Major telecom carrier KDDI is planning to raise its stake in Lawson to 50% to jointly run the convenience chain with the aim of taking advantage of the latter’s nationwide retail store network and customer base while offering technology to transform its business model, the two firms said Tuesday.

KDDI currently holds 2.1% of Lawson shares but will invest about ¥500 billion ($3.4 billion) to increase its stake through a tender offer that will likely start around April and finish in September. If the deal is realized, KDDI will manage Lawson with trading house Mitsubishi Corp., which now holds 50.1% of Lawson stake, and will take the convenience chain private.

The move could benefit both firms, as KDDI — Japan’s second-largest mobile carrier in terms of the number of subscribers — would be able to expand its own economic clout to attract and retain users. Lawson, which is the third-largest chain of convenience stores in terms of the number of outlets, aims to integrate KDDI’s technology to improve services at its stores and tap the online shopping market.

“We believe convenience stores are critical social infrastructures. By fully integrating our communication and digital transformation technologies … we hope to provide new values and services to customers,” said KDDI President Makoto Takahashi during a joint news conference with Mitsubishi and Lawson.

According to KDDI, several joint projects under consideration include selling Lawson’s items at KDDI’s shops run under its au brand, while Lawson could introduce KDDI’s mobile communication services and sell smartphones at its convenience stores, as well as offer remote consulting services on finance and insurance.

Given that Lawson boasts about 14,000 convenience stores across Japan, it will significantly increase physical touch points for KDDI customers, as the telecoms giant currently operates about 2,200 stores.

“It would be one of the key points to distinguish us (from the rival carriers) if Lawson becomes friendlier to KDDI users,” Takahashi said in an interview with TV Tokyo aired on Tuesday evening.

For Lawson, stronger backing from KDDI will give it a technological boost amid its efforts to expand its online presence.

Lawson President Sadanobu Takemasu shared his vision of having Lawson convenience stores become distribution centers for its online shopping services, making it possible to send daily items to customers in 15 minutes.

“Using speed as our strength, we will be seriously committed to compete in the e-commerce sector,” Takemasu said, adding that Lawson is also keen to utilize digital technology to enhance the services and efficiency of its stores.

“From now on, technology will be sustaining everything,” so KDDI’s backing will be a great help to enhance convenience stores’ business models, he said.

Takemasu added that Lawson was also keen to cultivate more overseas customers with a new type of tech-powered convenience store.

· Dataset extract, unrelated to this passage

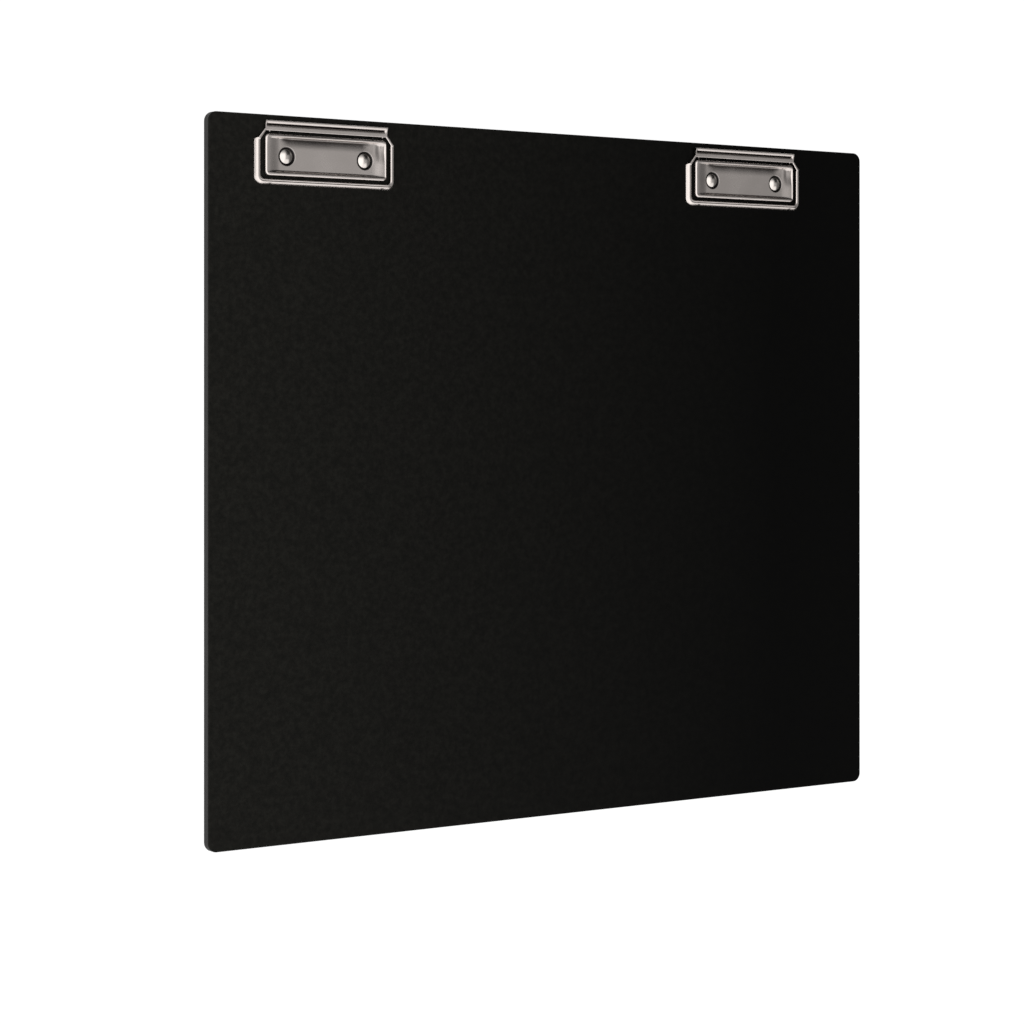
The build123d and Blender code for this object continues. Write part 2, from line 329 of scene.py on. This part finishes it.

Mitsubishi became a major shareholder of Lawson in 2000 and made the convenience chain its subsidiary in 2017 by taking a majority stake.

Leveraging its procurement ability as a trading house, Mitsubishi has strengthened Lawson’s product lineup, especially its food items.

But Lawson has been facing competition not just from its direct rivals, such as 7-Eleven and FamilyMart, but also other retailers such as drug stores that sell daily goods.

“We were actually wondering what more (Mitsubishi) could do to support Lawson,” said Mitsubishi President Katsuya Nakanishi during Tuesday’s news conference.

In the end, Mitsubishi concluded that a new partner was needed and went on to approach KDDI, he said.

KDDI and Lawson began their capital tie-up in 2019 when the carrier purchased its 2.1% stake.